We all know at least the outlines of Voulkos’ story: his youth in Montana, his extraordinary throwing abilities and the early tall, covered jars that he made and won prizes for; his California years; and his abrupt change from functional, carefully crafted pots to abstract expressionist clay sculpture on a massive scale. The essays are wide ranging and frame the three men in their time period.

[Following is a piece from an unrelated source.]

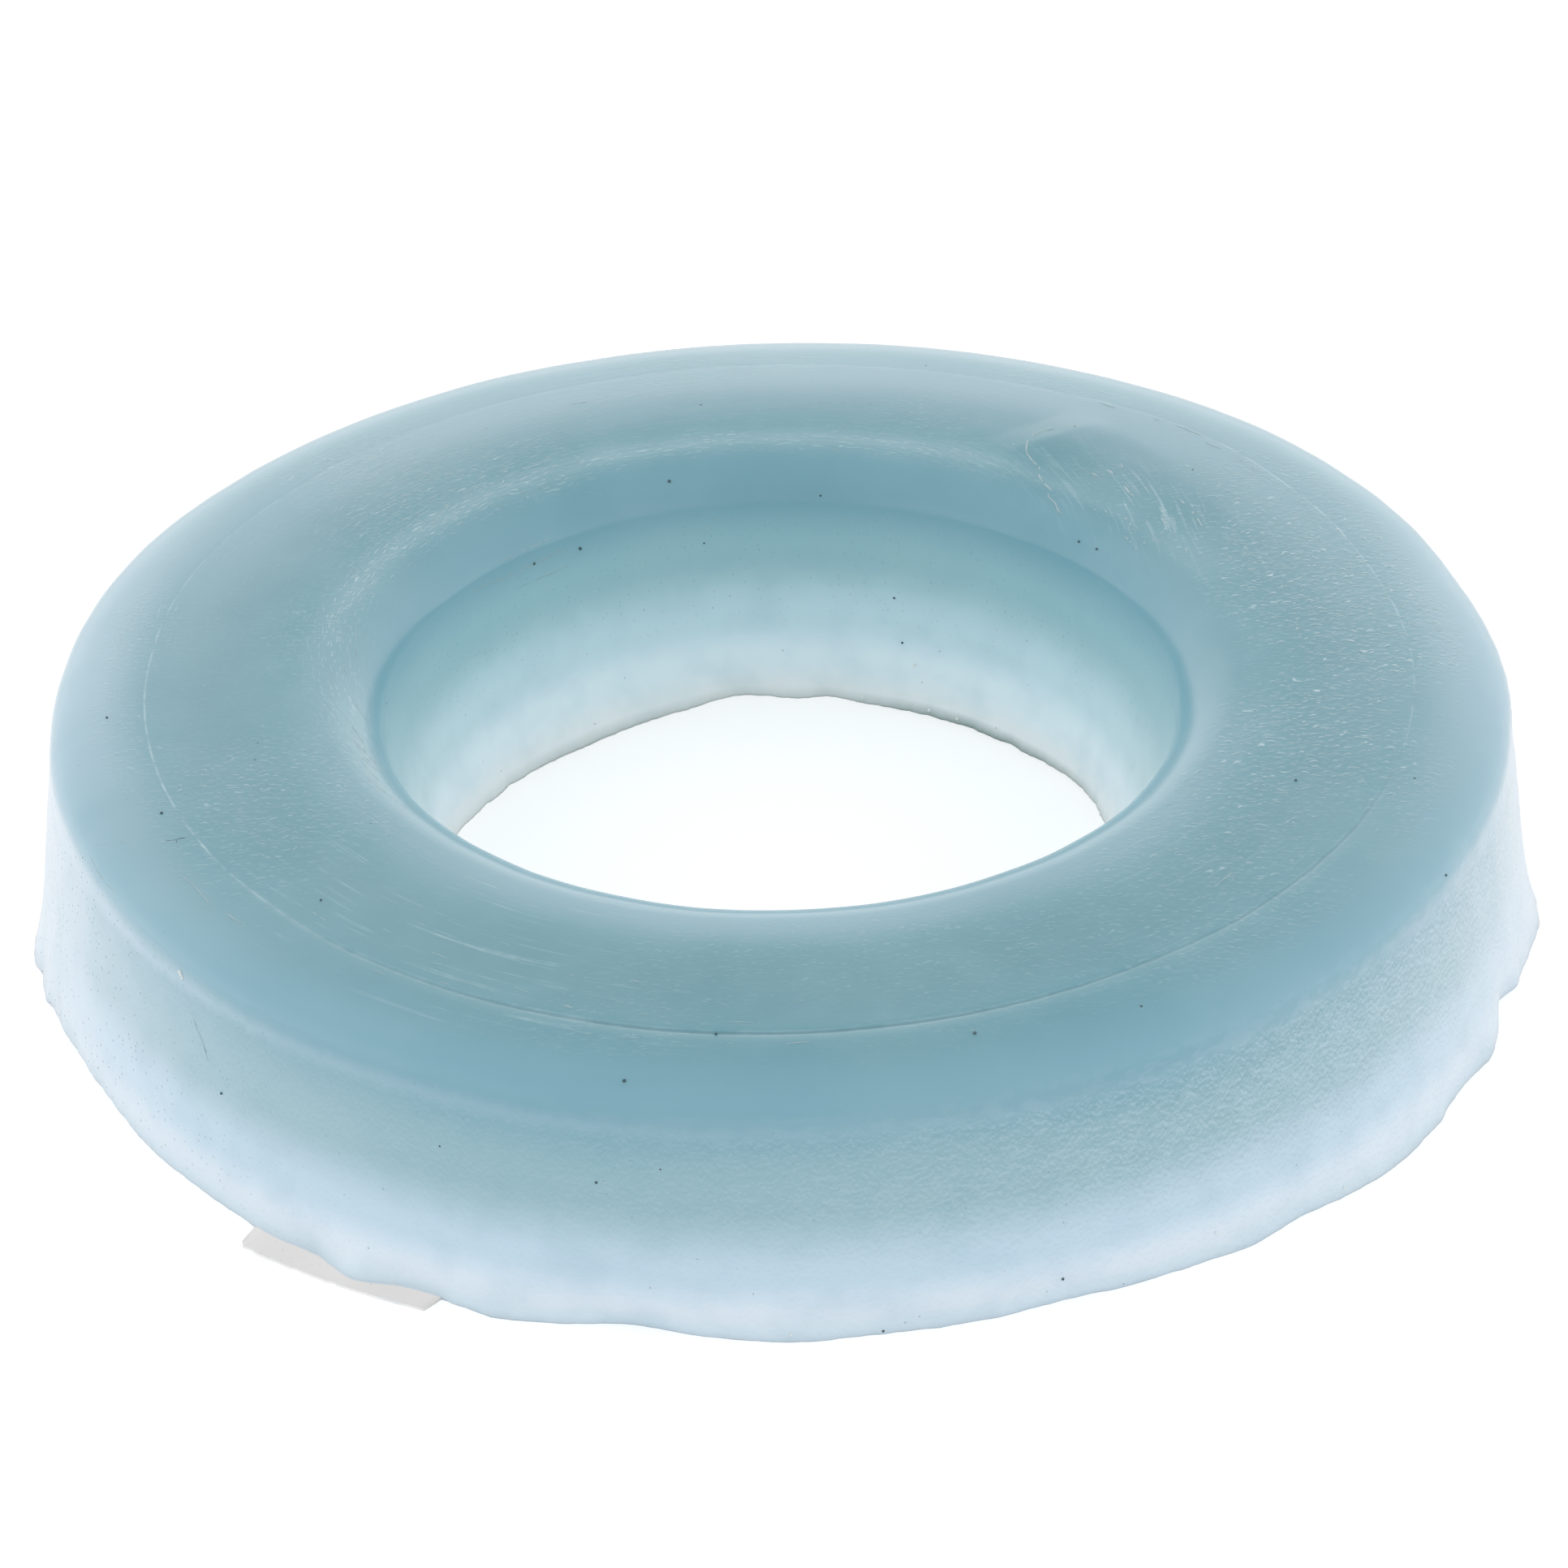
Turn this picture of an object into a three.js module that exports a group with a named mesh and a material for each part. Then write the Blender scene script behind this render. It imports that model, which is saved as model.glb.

Voulkos was invited to Black Mountain College by Karen Karnes and David Weinrib. MC was there then and that’s probably when she got the covered jar. Voulkos was electrified by the Black Mountain College experience, and especially taken with MC, John Cage, David Tudor, Merce Cunningham, Charles Olson and Esteban Vicente and the new work they were doing. Speaking of Cage, Tudor and Cunningham, Voulkos wrote, “I had never been exposed to that kind of work at all, and it was sort of eerie… Coming from Montana, I’d just never seen any of it, heard any of it…. And it was so beautiful and so new to me that, gee, I just really got turned on.”

Voulkos was also inspired by Picasso and by Shoji Hamada. Indeed some of his work is reminiscent of Picasso’s ceramics. That Hamada inspired him surprised me. When Bernard Leach, Shoji Hamada and Soetsu Yanagi made their famous tour of the US in 1952 and conducted a workshop at the Archie Bray Foundation, Voulkos kicked the wheel for Hamada. “I was right there,” he said “and had my head down with his, and he’d tell me to kick faster or slower, so I was just watching his hands.” Voulkos was impressed with the economy and looseness of Hamada’s throwing and the spiritual connection he had with the clay. Many young American potters of the time, and in years since, have been inspired by Hamada, embracing the concept of Mingei, even traveling to Japan to apprentice. Voulkos took that inspiration to turn away from pots and craft to make gigantic ceramic sculptures.

The book talks about the relationship between Abstract Expressionist painting and Abstract Expressionist ceramics, about the influence of the East on both, apparently acknowledged by those in ceramics but not by the painters, the reception that each of the men’s work received and their influence on and relationship with each other. I found the essay that discusses the men’s appearance or nonappearance in the press particularly telling and had to smile that early stories would be put in such newspaper sections as Hobbies or Interior Decoration. And I very much like the conceit of an essay that looks at the press coverage of an artist over time. I may have to steal the idea.

There are many full-page color plates of the sculptures plus black and white shots of the artists in various places, but what I enjoyed was reading about the social context for the work they were doing. I do have to wonder what Hamada thought of the work that young man who kicked his wheel for him ended up doing and becoming famous for, or if he thought about him afterwards at all.